Increasing his knowledge of how whale entanglements happen and where marine debris comes from is the main goal of Lyman’s work. While freeing an entangled whale is an accomplishment, rescuing the animals one-by-one is not an effective way of addressing the problem. Lyman hopes his research will gather more information, ultimately preventing entanglements from happening at all—for example, via safer fishing gear and changing some fishing practices.
His continuing research is one of the reasons why Lyman tries not to allow emotion to sway his response to a whale in distress.
Says Lyman, “Maybe we can’t always cut the whale free. But [through research] we can gain some information. Who? What? When? Why? How?”
A few days after losing sight of the West Maui whales and failing his first attempt at freeing the entangled calf, a call from a tour boat operator set Lyman’s pulse racing. Both calf and mother had been spotted again, this time off Hulopoe Bay on Lāna‘i’s south coast and without a male humpback present.
Tour boats kept watch on the whales as Lyman and his team hurried to the scene. Conditions were clear, and the whales calm. Even the mother whale proved cooperative, at one point seeming to nudge her baby toward Lyman’s boat.

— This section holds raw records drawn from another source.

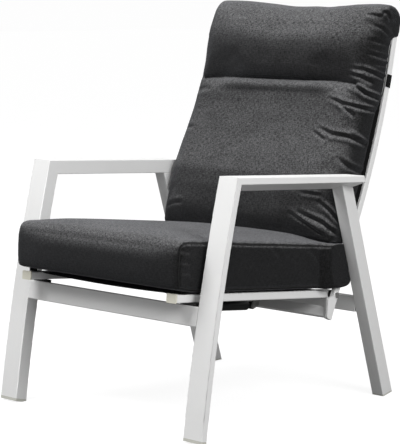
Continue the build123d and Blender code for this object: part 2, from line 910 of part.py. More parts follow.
def post_face_place(z_step, gap):
    """Place on the posts' front side, a distance up the bend, moved out by a gap."""
    turn = post_lean - z_step / post_bend_radius
    out = (math.cos(turn), -math.sin(turn))
    return step(bend_centre(), out, post_bend_radius - post_depth / 2 - gap)


def back_outline(x, crown, drop):
    bend_length = (post_lean - post_top_lean) * post_bend_radius
    gap = back_rear_gap + drop
    low_z = back_bottom_rear_z + drop
    low_rear = (post_front_y(low_z, gap), low_z)
    low_front = (back_bottom_front_y + drop, back_bottom_front_z + drop)
    sag = crown * head_sag_gain
    crease = (crease_y + drop, crease_z)
    head_front = (head_top_front_y + drop, head_top_front_z - drop - sag)
    head_top = (head_top_y, head_top_z - drop - sag)
    hood_top = (hood_top_y - drop, hood_top_z - drop - sag / 2)
    start, up, out = post_top_start()
    hood_out = post_depth / 2 + hood_pocket_gap + hood_thickness - drop / 2
    hem_rise = (hood_hem_z + drop - start[1]) / up[1]
    hem_middle = step(start, up, hem_rise)
    hem_rear = step(hem_middle, out, hood_out)
    hem_front = step(hem_middle, out, -post_depth / 2 - gap)
    bend_top = post_face_place(bend_length, gap)
    bend_low = post_face_place(0, gap)
    belly = (back_belly_y + drop - crown, back_belly_z)
    head_belly = (head_belly_y + drop - crown * head_crown_gain, head_belly_z)
    places = [low_rear, low_front, crease, head_front, head_top]
    places += [hood_top, hem_rear, hem_front, bend_top, bend_low]
    bulges = [
        None,
        belly,
        head_belly,
        between(head_front, head_top, -hood_bulge),
        between(head_top, hood_top, -hood_bulge),
        None,
        None,
        None,
        post_face_place(bend_length / 2, gap),
        None,
    ]
    return outline_face(x, places, bulges)


def hood_pocket():
    """Room for the post ends and the top tube inside the head section's hood."""
    depth = post_depth + hood_pocket_gap * 2
    section = Rectangle(back_half_width * 3, depth)
    return post_run(section, post_tail, -hood_pocket_gap)


def back_cushion():
    cushion = lofted(back_outline, back_half_width, cushion_edge_draw, back_crown, back_edge_drop)
    return cushion - hood_pocket()


def back_strap():
    """One elastic band from the cushion's side, behind both posts, to its other side."""
    turn = post_lean - back_strap_rise / post_bend_radius
    up = (math.sin(turn), math.cos(turn))
    out = (up[1], -up[0])
    place = step(bend_centre(), out, post_bend_radius)
    low = step(place, up, back_strap_height / -2)
    plane = Plane(origin=side(low), x_dir=(1, 0, 0), z_dir=way(up))
    width = (post_outer_x + strap_gap) * 2
    depth = post_depth + strap_gap * 2
    loop = extrude(plane * strap_loop(width, depth), back_strap_height)
    front = side(step(place, out, -post_depth / 2))
    return keep_side(loop, front, way(out))


def mirrored(shape):
    return mirror(shape, about=Plane.YZ)


def nodes():
    leg = front_leg_left()
    rear = rear_leg_left()
    arm = armrest_left()
    post = back_post_left()
    rail = seat_rail_left()
    parts = {
        "front_leg_left": leg,
        "front_leg_right": mirrored(leg),
        "rear_leg_left": rear,
        "rear_leg_right": mirrored(rear),
        "armrest_left": arm,
        "armrest_right": mirrored(arm),
        "armrest_end_caps": both_sides(armrest_end_cap()),
        "front_foot_caps": both_sides(front_foot_cap()),
        "rear_foot_caps": both_sides(rear_foot_cap()),
        "front_cross_tube": front_cross_tube(),
        "rear_cross_tube": rear_cross_tube(),
        "rear_tube_buffers": both_sides(rear_tube_buffer()),
        "seat_glides": both_sides(seat_glide()),
        "back_pivot_bolts": both_sides(pivot_bolt()),
        "back_pivot_spacers": both_sides(pivot_spacer()),
        "spring_front_bracket": spring_front_bracket(),
        "spring_front_pin": bracket_pin(spring_front, release_eye_width),
        "back_post_left": post,
        "back_post_right": mirrored(post),
        "back_post_plugs": post_plugs(),
        "back_lower_tube": back_lower_tube(),
        "back_top_tube": back_top_tube(),
        "back_sling": back_sling(),
        "spring_rear_bracket": spring_rear_bracket(),
        "spring_rear_pin": bracket_pin(spring_rear, spring_eye_width),
        "seat_hinge_bolts": both_sides(hinge_bolt()),
        "seat_hinge_nuts": both_sides(hinge_nut()),
        "seat_hinge_spacers": both_sides(hinge_spacer()),
        "seat_rail_left": rail,
        "seat_rail_right": mirrored(rail),
        "rail_front_caps": both_sides(rail_front_cap()),
        "rail_rear_caps": both_sides(rail_rear_cap()),
        "seat_cross_bar": seat_cross_bar(),
        "seat_sling": seat_sling(),
        "seat_cushion": seat_cushion(),
        "seat_cushion_straps": both_sides(seat_strap()),
        "back_cushion": back_cushion(),
        "back_cushion_strap": back_strap(),
        "gas_spring_cylinder": spring_cylinder(),
        "gas_spring_rod": spring_rod(),
        "gas_spring_release_head": release_head(),
    }
    return parts


os.makedirs("parts", exist_ok=True)
for name, shape in nodes().items():
    export_step(shape, "parts/" + name + ".step")
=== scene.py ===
import math

import bmesh
import bpy
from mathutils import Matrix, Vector, kdtree, noise


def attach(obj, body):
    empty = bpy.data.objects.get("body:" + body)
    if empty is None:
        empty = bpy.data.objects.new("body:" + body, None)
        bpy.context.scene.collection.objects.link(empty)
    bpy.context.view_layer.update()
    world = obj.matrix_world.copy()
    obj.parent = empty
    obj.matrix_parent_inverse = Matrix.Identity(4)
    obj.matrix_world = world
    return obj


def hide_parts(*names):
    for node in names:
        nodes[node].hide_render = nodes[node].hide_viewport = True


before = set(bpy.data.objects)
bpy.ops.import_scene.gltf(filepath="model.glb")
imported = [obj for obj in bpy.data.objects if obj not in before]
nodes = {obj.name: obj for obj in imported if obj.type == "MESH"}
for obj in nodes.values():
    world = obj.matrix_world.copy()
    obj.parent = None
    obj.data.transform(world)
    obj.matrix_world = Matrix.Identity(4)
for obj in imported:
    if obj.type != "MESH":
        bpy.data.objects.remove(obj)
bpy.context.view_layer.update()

scene = bpy.context.scene

# The side view is measured in millimetres: y to the rear from the foot of the front legs, z up.
FOOT_LINE = -417.66
MM = 0.001

CAMERA_PLACE = (3203.06, -3006.5, 1053.64)
CAMERA_TILT, CAMERA_TURN = 5.9398, 43.9035
CAMERA_LENS = 161.07
CAMERA_SHIFT = (0.0390, -0.0939)
LIGHT_TARGET = (0, 0, 0.5)


def at(x, y, z):
    """A point from side view millimetres to metres in the shared frame."""
    return Vector((x * MM, (y + FOOT_LINE) * MM, z * MM))


def measure(point):
    """A point from metres in the shared frame to side view millimetres."""
    return point.x / MM, point.y / MM - FOOT_LINE, point.z / MM


# ---------------------------------------------------------------- camera, floor and light
def set_camera():
    """The photo's camera, solved from the frame's straight edges."""
    data = bpy.data.cameras.new("camera")
    data.sensor_fit = "HORIZONTAL"
    data.sensor_width = 36.0
    data.lens = CAMERA_LENS
    data.shift_x, data.shift_y = CAMERA_SHIFT
    camera = bpy.data.objects.new("camera", data)
    scene.collection.objects.link(camera)
    camera.location = at(*CAMERA_PLACE)
    camera.rotation_euler = (math.radians(90 - CAMERA_TILT), 0, math.radians(CAMERA_TURN))
    scene.camera = camera


def area_light(name, place, size, power):
    """A square lamp that looks at the chair's middle."""
    data = bpy.data.lights.new(name, "AREA")
    data.shape = "RECTANGLE"
    data.size = data.size_y = size
    data.energy = power
    lamp = bpy.data.objects.new(name, data)
    scene.collection.objects.link(lamp)
    lamp.location = place
    direction = Vector(LIGHT_TARGET) - Vector(place)
    lamp.rotation_euler = direction.to_track_quat("-Z", "Y").to_euler()


def add_node(tree, kind, **values):
    """A new node, with the named inputs set."""
    node = tree.nodes.new(kind)
    for key, value in values.items():
        node.inputs[key.replace("_", " ")].default_value = value
    return node


def grey(level):
    return (level, level, level, 1)


def mix_by(tree, share, first, second, out):
    """Shows the first shader where the share is 0 and the second where it is 1."""
    mix = add_node(tree, "ShaderNodeMixShader")
    tree.links.new(share, mix.inputs["Fac"])
    tree.links.new(first.outputs[0], mix.inputs[1])
    tree.links.new(second.outputs[0], mix.inputs[2])
    tree.links.new(mix.outputs[0], out.inputs["Surface"])


def set_world():
    """White to the camera; a light that grows towards the zenith to every other ray."""
    world = bpy.data.worlds.new("studio")
    world.use_nodes = True
    scene.world = world
    tree = world.node_tree
    tree.nodes.clear()
    out = add_node(tree, "ShaderNodeOutputWorld")
    path = add_node(tree, "ShaderNodeLightPath")
    seen = add_node(tree, "ShaderNodeMath")
    seen.operation = "MAXIMUM"
    tree.links.new(path.outputs["Is Camera Ray"], seen.inputs[0])
    tree.links.new(path.outputs["Is Transmission Ray"], seen.inputs[1])
    coord = add_node(tree, "ShaderNodeTexCoord")
    split = add_node(tree, "ShaderNodeSeparateXYZ")
    tree.links.new(coord.outputs["Generated"], split.inputs[0])
    shift = add_node(tree, "ShaderNodeMapRange", From_Min=-1, From_Max=1)
    tree.links.new(split.outputs["Z"], shift.inputs["Value"])
    ramp = add_node(tree, "ShaderNodeValToRGB")
    for element, (place, level) in zip(ramp.color_ramp.elements, ((0.35, 0.09), (0.85, 1.0))):
        element.position = place
        element.color = grey(level)
    tree.links.new(shift.outputs["Result"], ramp.inputs["Fac"])
    light = add_node(tree, "ShaderNodeBackground", Strength=0.50)
    tree.links.new(ramp.outputs["Color"], light.inputs["Color"])
    white = add_node(tree, "ShaderNodeBackground", Color=grey(1), Strength=0.985)
    mix_by(tree, seen.outputs[0], light, white, out)


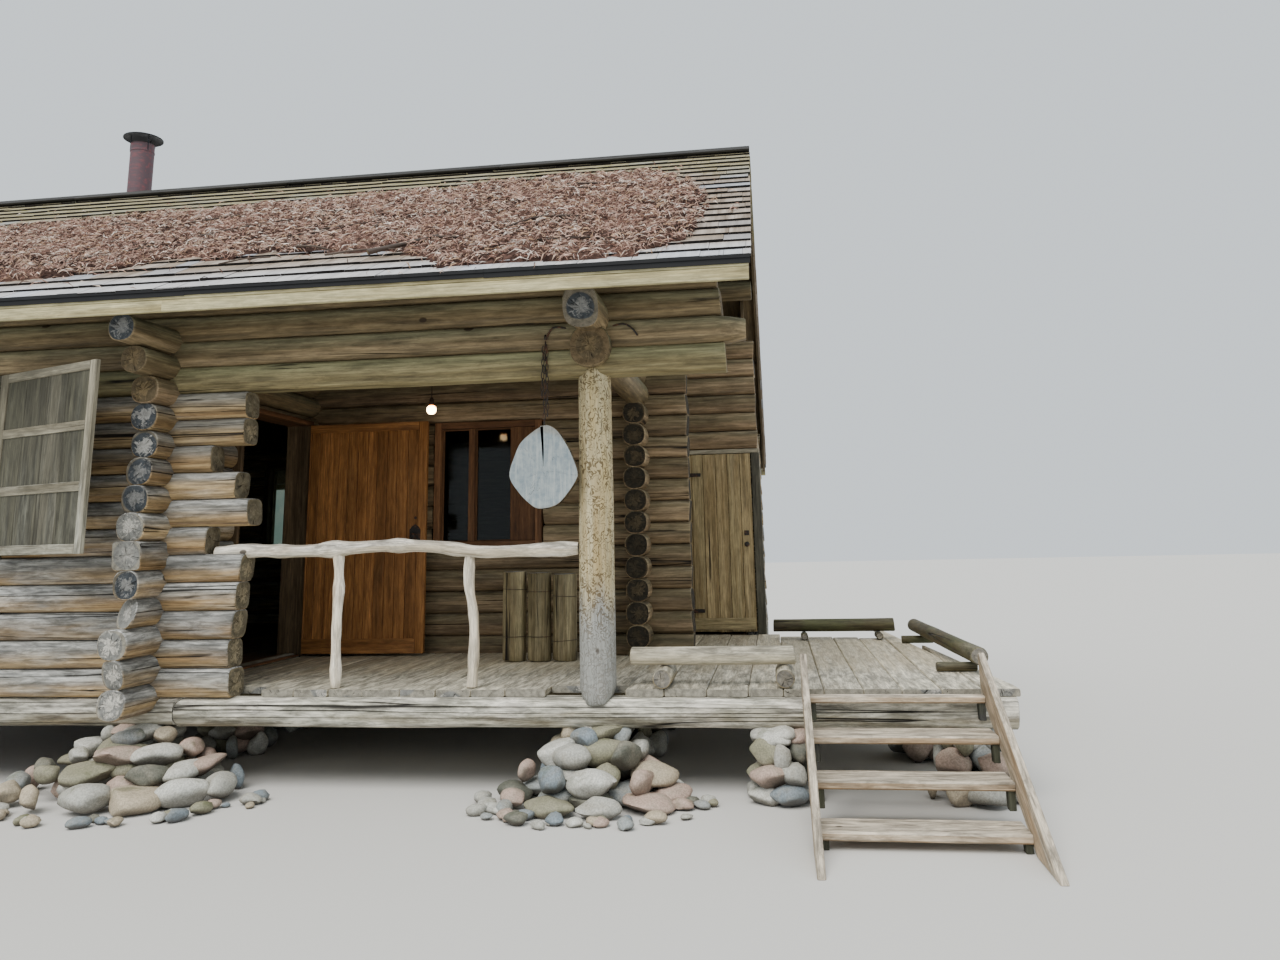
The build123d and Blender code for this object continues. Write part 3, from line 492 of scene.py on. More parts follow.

Lyman got his blade into position and leaned over the side of the boat. When the calf rose to the surface for a breath, Lyman moved in, slicing through the ropes in just two cuts. With a snap, the lines and debris fell away, disappearing into the ocean.
Lyman had missed his chance to collect and study the debris, but for once, as his held-back emotions got the best of him, he didn’t mind.
“I had a big grin on my face after we cut it free, and I usually don’t get that way,” he says. “For a whole month after that, we were getting reports of this calf playing, breaching [and] frolicking. A very happy ending.”